Classroom teachers could earn as much as their deputy head by taking on paid overtime without extra management responsibilities.

The scheme, announced by Education Secretary David Blunkett last week, could see staff earning up to Pounds 5,541 a year extra by taking part in summer literacy schools or after-hours homework clubs. The calculation is based on 15 hours a week for a 38-week year, at an hourly rate of Pounds 9.72.

Unions representing heads and classroom teachers believe the scheme might damage the recruitment of senior staff.

Kerry George, senior assistant secretary of the National Association of Headteachers, said: “If a classroom teacher is able to earn the same amount as a primary deputy without having to take on the extra management responsibilities, why would anyone bother to seek promotion?

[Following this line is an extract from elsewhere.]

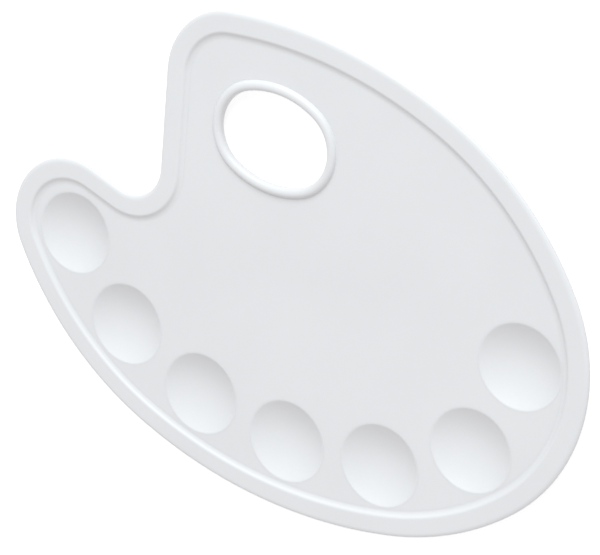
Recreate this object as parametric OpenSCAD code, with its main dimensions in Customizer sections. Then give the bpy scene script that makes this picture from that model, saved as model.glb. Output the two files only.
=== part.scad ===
// Artist's mixing palette: a thin oval board with a raised rim, a thumb hole with a
// rounded bead, a finger notch and seven round paint wells along the near edge.
// Millimetres, +Z up. The undersides of the wells stand at z = 0.

/* [Board] */
// Thickness of the board and of every wall
sheet = 1.8; // [1.6:0.1:2.2]
// Height of the rim's flat top above the mixing deck
rim_rise = 1.4; // [1.4:0.1:1.7]
// Width of the rim, from the outer edge to the foot of its inner slope
rim_w = 12.6; // [10:0.2:12.8]
// Steepest angle of the rim's inner slope
rim_slope = 41; // [34:1:41]
// Width of the rounding along the rim's outer top edge
edge_w = 2.4; // [1.2:0.2:3.2]
// Height of the rounding along the rim's outer top edge
edge_h = 1.2; // [0.6:0.1:1.3]

/* [Outline] */
// Radius of the round end beside the last well
end_r = 88; // [87:1:89]
// Radius of the shoulder between the round end and the top edge
shoulder_r = 160; // [159:1:161]
// Radius of the long top edge
top_r = 224; // [223:1:225]
// Radius shared by the horn above the finger notch and the lobe below it
nose_r = 34; // [33:1:35]
// Radius at the bottom of the finger notch
notch_r = 17; // [16:1:18]
// Radius of the near edge at the lobe's side
left_r = 162; // [161:1:163]
// Radius of the middle of the near edge
belly_r = 226; // [225:1:227]
// Radius of the near edge at the round end's side
right_r = 134; // [133:1:135]

/* [Thumb hole] */
// Length of the opening
hole_len = 56.8; // [50:0.2:60]
// Width of the opening
hole_wid = 42.2; // [40:0.2:43]
// Radius of the opening's two ends
hole_end_r = 19.1; // [17:0.1:19.6]
// Turn of the opening's long axis
hole_turn = 4.6; // [0:0.2:10]
// Width of the rounded bead
bead_w = 4.6; // [3.6:0.2:5.6]
// Height of the bead above the deck
bead_h = 1.9; // [1.5:0.1:2.3]
// Radius of the small fillet at the bead's outer foot
bead_fillet = 0.5; // [0.3:0.1:0.8]

/* [Paint wells] */
// Diameter of each well at the mouth
well_d = 40; // [34:0.5:40]
// Depth of each well below the deck
well_depth = 5.4; // [3.5:0.1:7]
// Height cut off the bulge under each well, which leaves a small flat foot
foot_trim = 0.15; // [0.1:0.05:0.4]
// Distance between the middles of two neighbouring wells
pitch = 50.2; // [49:0.2:51]
// Distance of the first well's middle from the outer edge
inset_first = 34.5; // [33.5:0.5:36]
// Distance of the last well's middle from the outer edge
inset_last = 33.5; // [33.5:0.5:36]

/* [Hidden] */
$fn = 96;

body_col = [0.90, 0.90, 0.91];
well_col = [0.86, 0.87, 0.89];
rim_col = [0.94, 0.94, 0.94];

// Height of the deck's top face above the wells' feet
deck_z = well_depth + sheet - foot_trim;

// Width of the flat collar round a well's mouth
collar = 0.5;
well_r = well_d / 2;
// Radius of the spherical bowl
bowl_r = (well_r * well_r + well_depth * well_depth) / (2 * well_depth);

// Middle of the thumb hole
hole_at = [-26.5, 59];
hole_d = hole_len / 2 - hole_end_r;
hole_b = hole_wid / 2;
hole_side_r = (hole_end_r * hole_end_r - hole_d * hole_d - hole_b * hole_b) / (2 * (hole_end_r - hole_b));
hole_h = hole_side_r - hole_b;
hole_a = atan2(hole_h, hole_d);
bead_r = bead_w / 2;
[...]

“School managements are increasingly under pressure with new duties to deliver the Government’s standards agenda. If teachers opt to work extra hours to boost their pay, this will undermine the pay structure and make it even more difficult to attract staff to school management.”

Teacher unions already fear that the creation of advanced skills teachers - to be paid in line with heads and deputies - will tempt teachers away from holding department headships or other management positions.

The Government aims to have homework clubs and other out-of-school activities in at least half of all secondaries and a quarter of primaries by 2001. Governing bodies will be able to pay full-time teachers who volunteer to take part in these activities outside the time they are contracted to work.

The pay review body’s report said: “We welcome the major expansion of out-of-school learning support activity, staffed by teachers and other adults. The new programme will require many teachers to work additional hours in what might otherwise be their own free time. It therefore seems right and necessary there may be scope for extra payment.”

The recommended sum is based on the additional duties allowance for teachers in residential schools. This would allow a teacher on point 9 of the pay scale to earn Pounds 28,058, which compares with Pounds 28,065 earned by the average primary deputy.

The pay review body said it would monitor the situation. Some fear teachers will do their marking while supervising pupils doing set homework.

But a spokeswoman for the Prince’s Trust, which runs 500 homework clubs, said: “Teachers are very much involved in giving children one-to-one attention with coursework or helping them work their way through a computer program.”